Mais dans ses rêves de grandeur, Sissi reste confronté aux problèmes endémiques de son pays : explosion démographique, analphabétisme, chômage et pauvreté, sans parler d’une corruption généralisée. Le président entend également réformer l’islam et le purger des éléments extrémistes de son discours. Dans cet effort, il a ordonné au ministère de l’Education de supprimer les textes de certains manuels scolaires qui appelaient au Djihad et encourageaient les attaques contre les autres religions.
En outre, la scène politique interne est encore instable. Les élections législatives ont été repoussées après qu’un tribunal a jugé anticonstitutionnelle la nouvelle loi électorale, censée régir le prochain scrutin. Mais en réalité, il semble que le président n’a pas encore réussi à former un bloc capable de lui assurer la victoire aux urnes.
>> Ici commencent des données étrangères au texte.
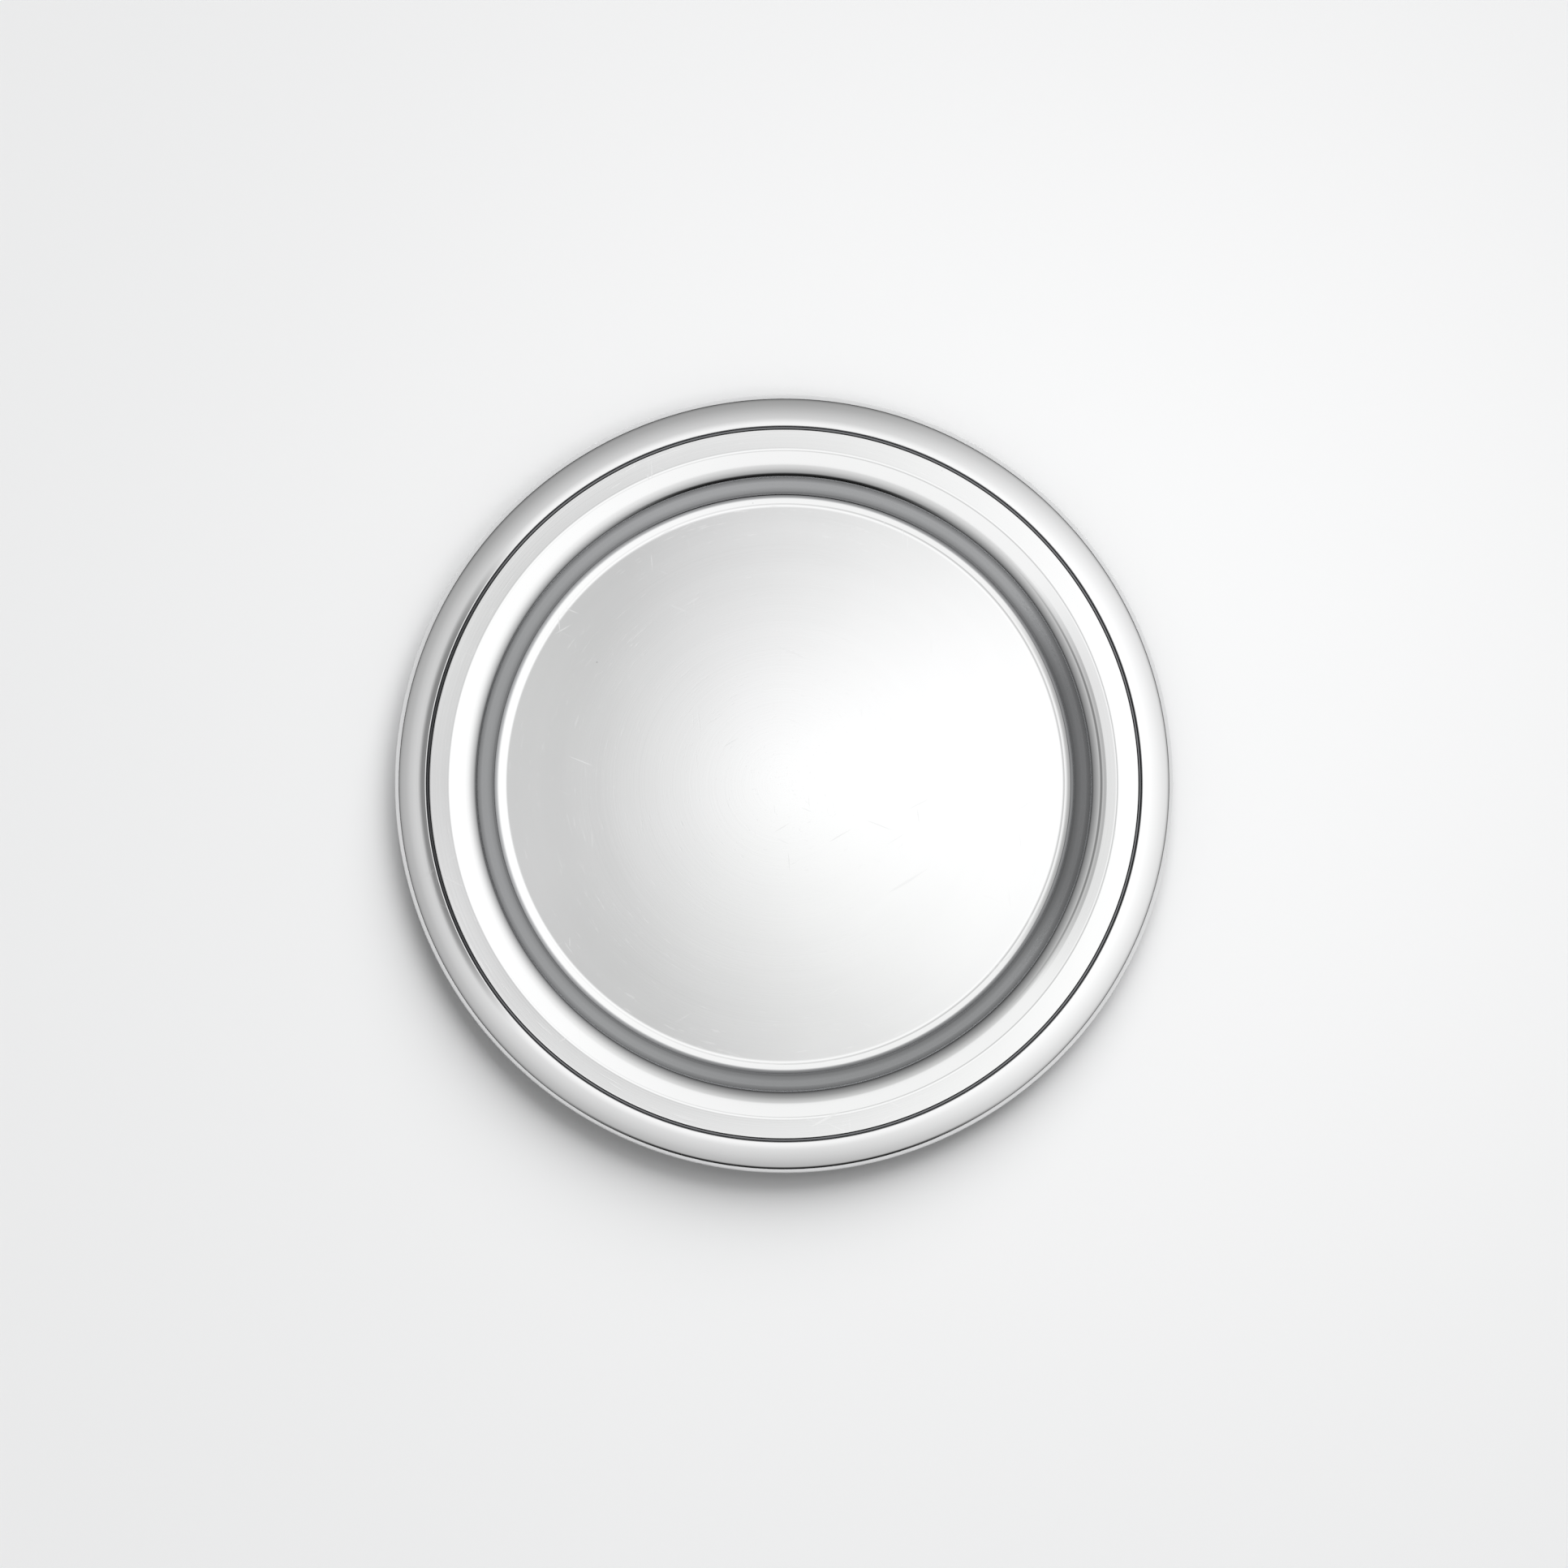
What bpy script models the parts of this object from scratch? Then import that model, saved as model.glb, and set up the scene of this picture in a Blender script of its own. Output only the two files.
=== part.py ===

D’autant que la Confrérie, bien qu’interdite, ainsi que d’autres partis islamiques, est toujours en mesure de mobiliser les électeurs.
Abdel Fattah al-Sissi sera-t-il en mesure de remporter toutes ces batailles ? Combien de temps le peuple égyptien sera-t-il prêt à attendre que son sort s’améliore ? Pour l’instant, l’Egypte se bat seule et attend le soutien de l’Occident. Ce dernier n’a pas encore compris que Le Caire est son meilleur allié contre la marée montante du terrorisme qui atteint déjà ses côtes.